• [Set problem]: Print the entire listing. Each line must match the original exactly.

• [Data shown]:

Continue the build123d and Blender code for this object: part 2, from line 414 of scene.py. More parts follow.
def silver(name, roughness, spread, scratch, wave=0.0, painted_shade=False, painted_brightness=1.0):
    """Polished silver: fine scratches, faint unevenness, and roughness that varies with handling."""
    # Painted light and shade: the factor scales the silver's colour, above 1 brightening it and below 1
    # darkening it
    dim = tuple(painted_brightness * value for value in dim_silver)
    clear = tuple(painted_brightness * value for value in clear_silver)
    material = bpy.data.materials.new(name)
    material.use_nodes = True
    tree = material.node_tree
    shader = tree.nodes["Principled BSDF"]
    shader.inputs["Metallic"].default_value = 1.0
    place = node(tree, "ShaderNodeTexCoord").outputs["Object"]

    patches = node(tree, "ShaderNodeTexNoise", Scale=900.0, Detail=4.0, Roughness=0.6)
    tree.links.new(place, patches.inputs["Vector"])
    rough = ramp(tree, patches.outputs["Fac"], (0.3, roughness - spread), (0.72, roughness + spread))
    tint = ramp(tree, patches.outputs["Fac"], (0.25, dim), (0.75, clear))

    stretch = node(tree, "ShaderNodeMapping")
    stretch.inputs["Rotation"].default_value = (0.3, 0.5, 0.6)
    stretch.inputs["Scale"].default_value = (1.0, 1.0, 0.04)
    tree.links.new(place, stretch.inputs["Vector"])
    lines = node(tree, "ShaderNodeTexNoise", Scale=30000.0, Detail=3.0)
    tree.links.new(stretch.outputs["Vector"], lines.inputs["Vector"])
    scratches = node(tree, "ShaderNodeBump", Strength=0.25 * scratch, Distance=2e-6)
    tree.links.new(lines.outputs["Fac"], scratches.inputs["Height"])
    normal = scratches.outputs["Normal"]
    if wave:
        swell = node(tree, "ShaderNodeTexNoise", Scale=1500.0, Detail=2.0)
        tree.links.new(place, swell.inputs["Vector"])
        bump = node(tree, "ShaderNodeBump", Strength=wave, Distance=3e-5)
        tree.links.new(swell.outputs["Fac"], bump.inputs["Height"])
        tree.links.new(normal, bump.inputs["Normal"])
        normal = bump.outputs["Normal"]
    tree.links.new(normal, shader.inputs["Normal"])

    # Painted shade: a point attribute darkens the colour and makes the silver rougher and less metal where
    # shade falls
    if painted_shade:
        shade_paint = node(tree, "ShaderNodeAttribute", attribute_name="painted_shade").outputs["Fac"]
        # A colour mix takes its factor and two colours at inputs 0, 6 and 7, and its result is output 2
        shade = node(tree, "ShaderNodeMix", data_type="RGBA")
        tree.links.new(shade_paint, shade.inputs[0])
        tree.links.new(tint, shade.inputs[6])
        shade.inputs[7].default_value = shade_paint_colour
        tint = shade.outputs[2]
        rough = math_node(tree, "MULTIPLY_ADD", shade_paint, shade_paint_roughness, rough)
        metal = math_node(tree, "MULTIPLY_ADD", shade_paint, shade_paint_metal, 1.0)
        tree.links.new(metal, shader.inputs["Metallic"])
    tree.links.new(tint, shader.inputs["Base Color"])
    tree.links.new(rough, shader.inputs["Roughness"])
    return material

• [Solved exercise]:
Continue the build123d and Blender code for this object: part 2, from line 414 of scene.py. More parts follow.
def silver(name, roughness, spread, scratch, wave=0.0, painted_shade=False, painted_brightness=1.0):
    """Polished silver: fine scratches, faint unevenness, and roughness that varies with handling."""
    # Painted light and shade: the factor scales the silver's colour, above 1 brightening it and below 1
    # darkening it
    dim = tuple(painted_brightness * value for value in dim_silver)
    clear = tuple(painted_brightness * value for value in clear_silver)
    material = bpy.data.materials.new(name)
    material.use_nodes = True
    tree = material.node_tree
    shader = tree.nodes["Principled BSDF"]
    shader.inputs["Metallic"].default_value = 1.0
    place = node(tree, "ShaderNodeTexCoord").outputs["Object"]

    patches = node(tree, "ShaderNodeTexNoise", Scale=900.0, Detail=4.0, Roughness=0.6)
    tree.links.new(place, patches.inputs["Vector"])
    rough = ramp(tree, patches.outputs["Fac"], (0.3, roughness - spread), (0.72, roughness + spread))
    tint = ramp(tree, patches.outputs["Fac"], (0.25, dim), (0.75, clear))

    stretch = node(tree, "ShaderNodeMapping")
    stretch.inputs["Rotation"].default_value = (0.3, 0.5, 0.6)
    stretch.inputs["Scale"].default_value = (1.0, 1.0, 0.04)
    tree.links.new(place, stretch.inputs["Vector"])
    lines = node(tree, "ShaderNodeTexNoise", Scale=30000.0, Detail=3.0)
    tree.links.new(stretch.outputs["Vector"], lines.inputs["Vector"])
    scratches = node(tree, "ShaderNodeBump", Strength=0.25 * scratch, Distance=2e-6)
    tree.links.new(lines.outputs["Fac"], scratches.inputs["Height"])
    normal = scratches.outputs["Normal"]
    if wave:
        swell = node(tree, "ShaderNodeTexNoise", Scale=1500.0, Detail=2.0)
        tree.links.new(place, swell.inputs["Vector"])
        bump = node(tree, "ShaderNodeBump", Strength=wave, Distance=3e-5)
        tree.links.new(swell.outputs["Fac"], bump.inputs["Height"])
        tree.links.new(normal, bump.inputs["Normal"])
        normal = bump.outputs["Normal"]
    tree.links.new(normal, shader.inputs["Normal"])

    # Painted shade: a point attribute darkens the colour and makes the silver rougher and less metal where
    # shade falls
    if painted_shade:
        shade_paint = node(tree, "ShaderNodeAttribute", attribute_name="painted_shade").outputs["Fac"]
        # A colour mix takes its factor and two colours at inputs 0, 6 and 7, and its result is output 2
        shade = node(tree, "ShaderNodeMix", data_type="RGBA")
        tree.links.new(shade_paint, shade.inputs[0])
        tree.links.new(tint, shade.inputs[6])
        shade.inputs[7].default_value = shade_paint_colour
        tint = shade.outputs[2]
        rough = math_node(tree, "MULTIPLY_ADD", shade_paint, shade_paint_roughness, rough)
        metal = math_node(tree, "MULTIPLY_ADD", shade_paint, shade_paint_metal, 1.0)
        tree.links.new(metal, shader.inputs["Metallic"])
    tree.links.new(tint, shader.inputs["Base Color"])
    tree.links.new(rough, shader.inputs["Roughness"])
    return material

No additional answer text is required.